Jésus Christ est aussi le juge de ce monde. « Tout jugement m’a été remis par le Père » (Jean 5). Mais la bonne nouvelle (Evangile) c’est que c’est Satan, l’Adversaire, qui est « déjà jugé ». Il va être « jeté dehors ». J’ai parlé de l’esprit (pneuma) qui nous emmène au-delà de nous-mêmes. Il y a aussi le mauvais esprit, Satan, l’adversaire, l’esprit de révolte et non l’esprit d’amour. Dans le cérémonial du baptême, on trouve cette phrase : « Sors de cet individu, esprit impur et cède la place à l’Esprit saint ». Voulons nous nous solidariser avec Satan, avec la Révolte pour subir le jugement qu’il subit ? Satan est le Prince de ce monde, il est obscurément l’inspirateur de ce monde. Voulons nous échapper à ce jugement du monde, qui se solidarise avec l’esprit de révolte ? Acceptons-nous le Christ qui est « l’Amen de Dieu » (Apocalypse), le grand Oui inconditionnel à tout ce que nous sommes et à tout ce que nous pouvons devenir dans l’Esprit saint qui fait de nous « une création nouvelle » (Galates 6) ? « Toutes les promesses de Dieu ont leur « Oui » en Lui. Aussi bien est-ce par lui que nous disons notre « Amen » à Dieu » dit saint Paul (II Cor 1, 20).
« L’Esprit saint convaincra le monde au sujet de la Justice parce que je vais au Père ». Nous comprenons peut-être mieux ce que le Christ appelle la Justice. Le Christ est la Justice de ce monde parce qu’il accomplit les promesses du Père en manifestant que sa mort violente sur la Croix n’est pas la fin de son aventure mais une manière pour lui « d’aller au Père » de se solidariser définitivement avec le Père et de réaliser pour le monde les promesses du Père. Cette Justice, parce qu’elle s’exerce d’auprès de Dieu, n’est pas un pur idéal, rêve impuissant de tous les idéologues.
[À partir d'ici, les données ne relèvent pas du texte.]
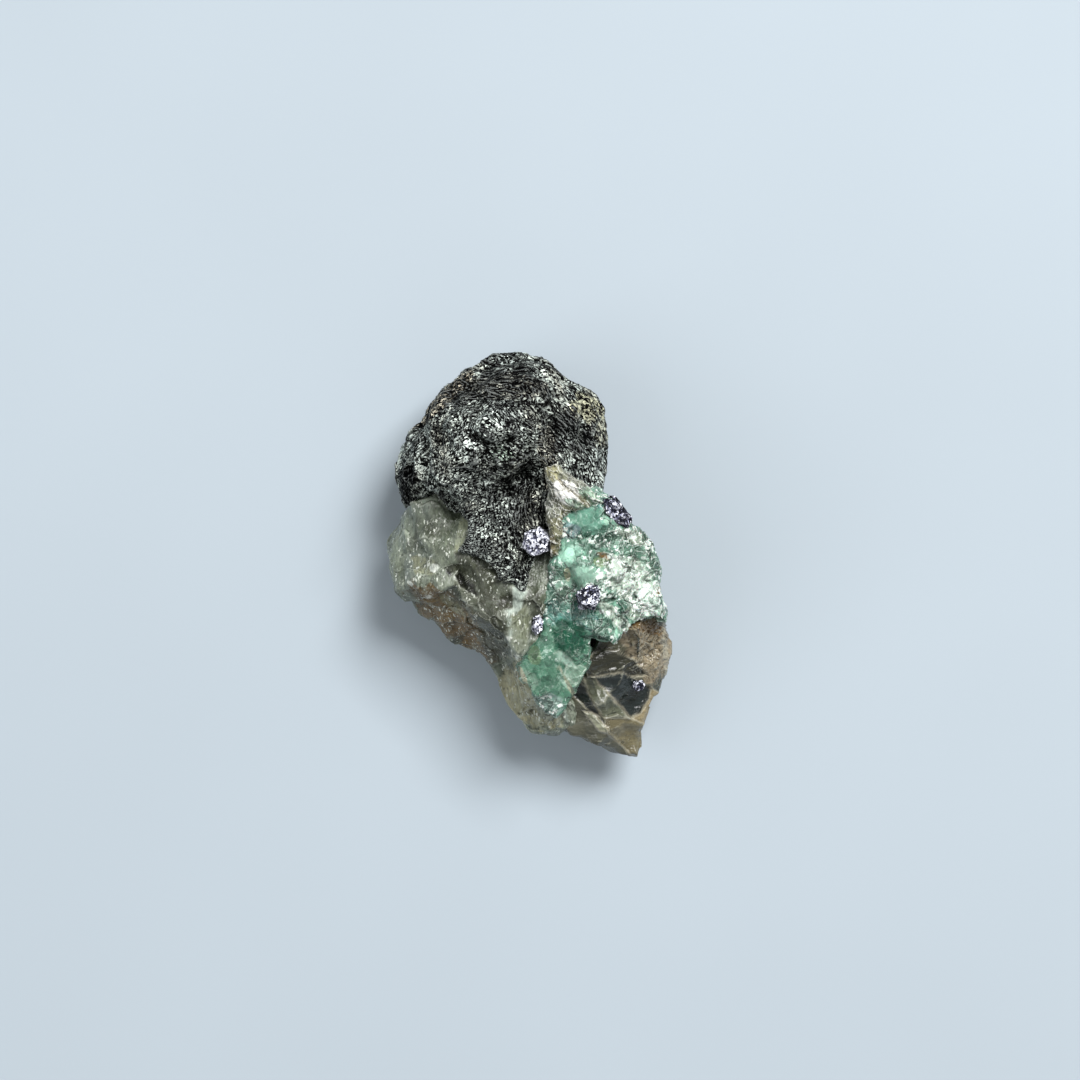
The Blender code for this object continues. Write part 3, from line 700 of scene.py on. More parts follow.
def faceted(colour, points, facing, colours, facets, seed, rim_colour="rim"):
    """Paints flat facets over a colour: each is a convex shape with a crisp, slightly ragged border, and a
    thin rim that fades as a bell curve to both sides of it."""
    palette = {name: pigment(shade) for name, shade in colours.items()}
    ragged = np.column_stack([rough_noise(points, 0.7, seed + axis) for axis in (0, 1)])
    x, y = (points[:, :2] + 0.12 * ragged).T
    upward = np.clip(facing[:, 2] * 5 + 0.8, 0, 1)
    for corners, name, strength, rim, *_ in facets:
        inside = in_corners(x, y, corners)
        share = (strength * upward * np.clip(inside / 0.12 + 0.5, 0, 1))[:, None]
        colour = colour * (1 - share) + palette[name] * share
        share = (rim * upward * np.exp(-((inside / 0.10) ** 2)))[:, None]
        colour = colour * (1 - share) + palette[rim_colour] * share
    return colour


def seated(points, neighbours, deep=0.4, most=0.8, slope=0.6):
    """Sinks the surface inside the outline of each neighbour that sits in it, to deep below the neighbour's
    own top, but by no more than most. It gets there within the slope's length."""
    for lump in neighbours:
        east, north = (points[:, :2] - lump["middle"]).T
        edge = reach(lump, np.arctan2(north, east))
        inside = edge - np.hypot(east, north)
        plan = np.clip(1 - inside / edge, 1e-6, 1) ** (1 / lump["fullness"][0])
        top = blended(lump["tops"], points[:, 0], points[:, 1])
        floor = blended(lump["floors"], points[:, 0], points[:, 1])
        belt = floor + lump["belt"] * (top - floor)
        roof = belt + (1 - plan**2) ** (lump["fullness"][1] / 2) * (top - belt) - deep
        low = np.where(points[:, 2] > floor, np.clip(points[:, 2] - roof, 0, most), 0)
        points = points - (np.clip(inside / slope, 0, 1) ** 1.5 * low)[:, None] * (0, 0, 1)
    return points


def wholeness(points, ovals):
    """How smooth the surface is: 1 in the middle of an oval, falling smoothly to 0 outside it."""
    whole = np.zeros(len(points))
    for oval in ovals:
        along, across = in_oval(points[:, 0], points[:, 1], *oval)
        whole = np.maximum(whole, np.exp(-((along**2 + across**2) ** 2) * 0.5))
    return whole


def emerald_relief(points, facing):
    """Crushed granules: leaning facets of 2.2 mm with finer ones on them, all fading where the crystal is
    whole. Also gives each facet's tone, darkened with painted shade along its borders."""
    loose = 1 - 0.8 * wholeness(points, SMOOTH_FACES)
    shaken = points + 0.25 * np.column_stack([soft_noise(points, 0.8, seed) for seed in (205, 206, 207)])
    large, open_large, chance = broken_facets(shaken, 2.2, 204)
    coarse, open_coarse, second_chance = broken_facets(shaken, 1.1, 201)
    fine, _, third_chance = broken_facets(shaken * (1, 0.7, 0.8), 0.5, 202)
    height = 0.75 * large + 0.50 * coarse + 0.20 * fine + 0.06 * rough_noise(points, 0.8, 203)
    tone = 1 + loose * (0.60 * (chance - 0.5) + 0.60 * (second_chance - 0.5) + 0.45 * (third_chance - 0.5))
    # painted shade along the borders of the large and coarse facets, where the granules part
    tone *= 1 - loose * (0.30 * (1 - open_large) + 0.30 * (1 - open_coarse))
    return points + facing * (height * loose)[:, None], tone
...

C’est Kant, l’homme des Lumières qui évoquait « l’idéal de la raison pratique ». Fragilité de l’idéal, qui est le rêve de l’homme (l’espérance de l’homme) sans la puissance de Dieu. En réalité, dans le Christ, « puissance de Dieu et sagesse de Dieu » (I Cor), la Justice n’est pas un idéal. Elle est l’ultime accomplissement du monde, elle est le salut à portée de main pour « tous les hommes de bonne volonté ».